There is a reason ancient texts call wisdom a returning. Every civilisation that forgot its centre collapsed under its own velocity. We are approaching that edge again: technologies faster than our nervous systems, attention split into fragments. We know more and feel less. And yet the cure is the same as it has always been. Remember coherence. Remember the flame that does not need to post updates to prove it burns.
Imagine if entire communities began to practice this remembering. If meetings started with two minutes of silence, not as ritual but as recalibration. If children were taught how to breathe before they learned to spell. If leadership meant regulating your field so that others felt safe enough to think clearly. This is not fantasy; it is physiology. A calm body changes a room’s electromagnetic signature. Coherence spreads faster than panic when given permission.
The feminine knows this instinctively. For centuries she has been told that softness is weakness, that intuition is unscientific. But science is catching up: water retains information, the heart sends more signals to the brain than the brain sends to the heart, and group emotion alters measurable fields. The universe is intimate, not mechanical. It listens.
Maybe the next frontier of evolution is not outer space but inner atmosphere, the reclamation of the subtle. Maybe advanced civilisation means bodies coherent enough to communicate without distortion. Maybe lightwork is simply nervous systems learning to stay open in complexity.
None of this is theory when you live it. You begin to notice that reality answers in real time. Think of someone with kindness and they text you. Breathe before a meeting and the conversation unfolds smoother than logic predicts. Sceptics call it coincidence; the coherent call it physics. Both are right.
Still, the work is not glamorous. Coherence asks for humility. It dismantles identities built on drama. It takes courage to be simple in a world addicted to spectacle. To choose stillness over stimulation feels, at first, like disappearing. But the moment you stop performing, you start radiating.

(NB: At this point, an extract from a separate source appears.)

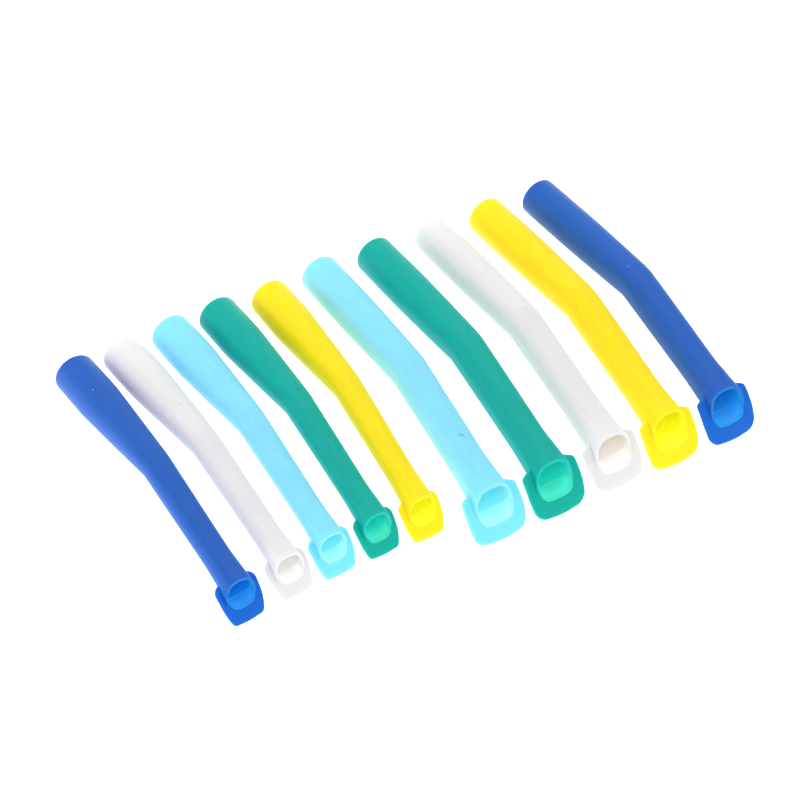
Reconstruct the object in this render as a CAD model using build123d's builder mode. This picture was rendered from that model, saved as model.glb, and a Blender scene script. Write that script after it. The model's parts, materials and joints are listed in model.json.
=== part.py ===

The more coherent you become, the less you need belief. Faith dissolves into direct perception. You do not have to hope that the universe is kind; you can feel its pulse inside your own chest. You do not have to manifest abundance; you recognise that scarcity was a software glitch. The world has not changed; your frequency has, and the hologram responds accordingly.
Coherence does not exempt you from pain; it refines it. You feel everything, but nothing sticks. Sorrow moves through like weather. Joy does not explode; it glows. You become porous, not fragile.
From here the question arises: If growth was never about climbing, what is it about? Perhaps it is about remembering the architecture of return, the way everything eventually finds its way back to the flame. The universe expands and contracts, hearts break and mend, empires rise and fall, and through it all, the centre holds. You hold.
So the invitation is simple. Stop chasing transcendence. Let enlightenment be ordinary. Drink water as if you are blessing it. Speak slowly enough to hear your own words form waves. Walk as if the ground recognises you. This is the advanced practice: to live as a coherent field inside chaos.
And if you forget, which you will, remember that forgetting is part of the rhythm. Every loop contains the possibility of return. Every breath is a portal back to the still point. Growth does not demand that you climb higher; it asks that you spiral home again and again until remembering becomes your nature.
One day you will look back and realise that nothing was wasted. Even the loops were teachers. Even the exhaustion was a compass pointing you inward. When that recognition lands, the loop dissolves completely. There is only motion and the light it reveals.
The illusion of growth breaks not with fireworks but with a sigh, the sound of the universe exhaling through you, relieved that you finally stopped running. And in that breath, the flame burns steady, ancient, unbothered, endlessly new.